» EXERCISE BRIEF:
Write out the whole listing, matching it exactly.

↓

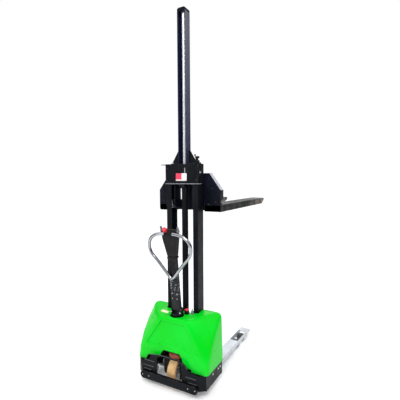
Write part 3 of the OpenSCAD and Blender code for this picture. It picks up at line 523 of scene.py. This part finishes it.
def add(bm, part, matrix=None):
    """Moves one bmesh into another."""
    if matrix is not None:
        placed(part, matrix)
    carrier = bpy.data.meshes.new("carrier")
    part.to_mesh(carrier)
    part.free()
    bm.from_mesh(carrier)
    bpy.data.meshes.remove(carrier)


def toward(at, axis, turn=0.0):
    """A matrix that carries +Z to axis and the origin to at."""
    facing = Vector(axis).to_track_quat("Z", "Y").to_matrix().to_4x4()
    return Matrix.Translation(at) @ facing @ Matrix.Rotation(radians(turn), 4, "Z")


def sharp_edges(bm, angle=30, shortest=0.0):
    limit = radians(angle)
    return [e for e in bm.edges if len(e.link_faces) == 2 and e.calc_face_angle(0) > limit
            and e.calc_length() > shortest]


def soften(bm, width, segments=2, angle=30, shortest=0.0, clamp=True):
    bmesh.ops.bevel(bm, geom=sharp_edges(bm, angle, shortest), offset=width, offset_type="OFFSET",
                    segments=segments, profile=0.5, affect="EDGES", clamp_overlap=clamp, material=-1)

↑

» OUTPUT BELOW:
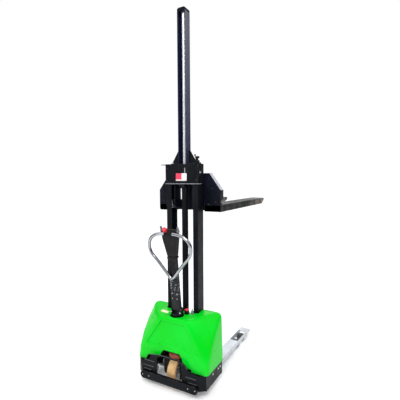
Write part 3 of the OpenSCAD and Blender code for this picture. It picks up at line 523 of scene.py. This part finishes it.
def add(bm, part, matrix=None):
    """Moves one bmesh into another."""
    if matrix is not None:
        placed(part, matrix)
    carrier = bpy.data.meshes.new("carrier")
    part.to_mesh(carrier)
    part.free()
    bm.from_mesh(carrier)
    bpy.data.meshes.remove(carrier)


def toward(at, axis, turn=0.0):
    """A matrix that carries +Z to axis and the origin to at."""
    facing = Vector(axis).to_track_quat("Z", "Y").to_matrix().to_4x4()
    return Matrix.Translation(at) @ facing @ Matrix.Rotation(radians(turn), 4, "Z")


def sharp_edges(bm, angle=30, shortest=0.0):
    limit = radians(angle)
    return [e for e in bm.edges if len(e.link_faces) == 2 and e.calc_face_angle(0) > limit
            and e.calc_length() > shortest]


def soften(bm, width, segments=2, angle=30, shortest=0.0, clamp=True):
    bmesh.ops.bevel(bm, geom=sharp_edges(bm, angle, shortest), offset=width, offset_type="OFFSET",
                    segments=segments, profile=0.5, affect="EDGES", clamp_overlap=clamp, material=-1)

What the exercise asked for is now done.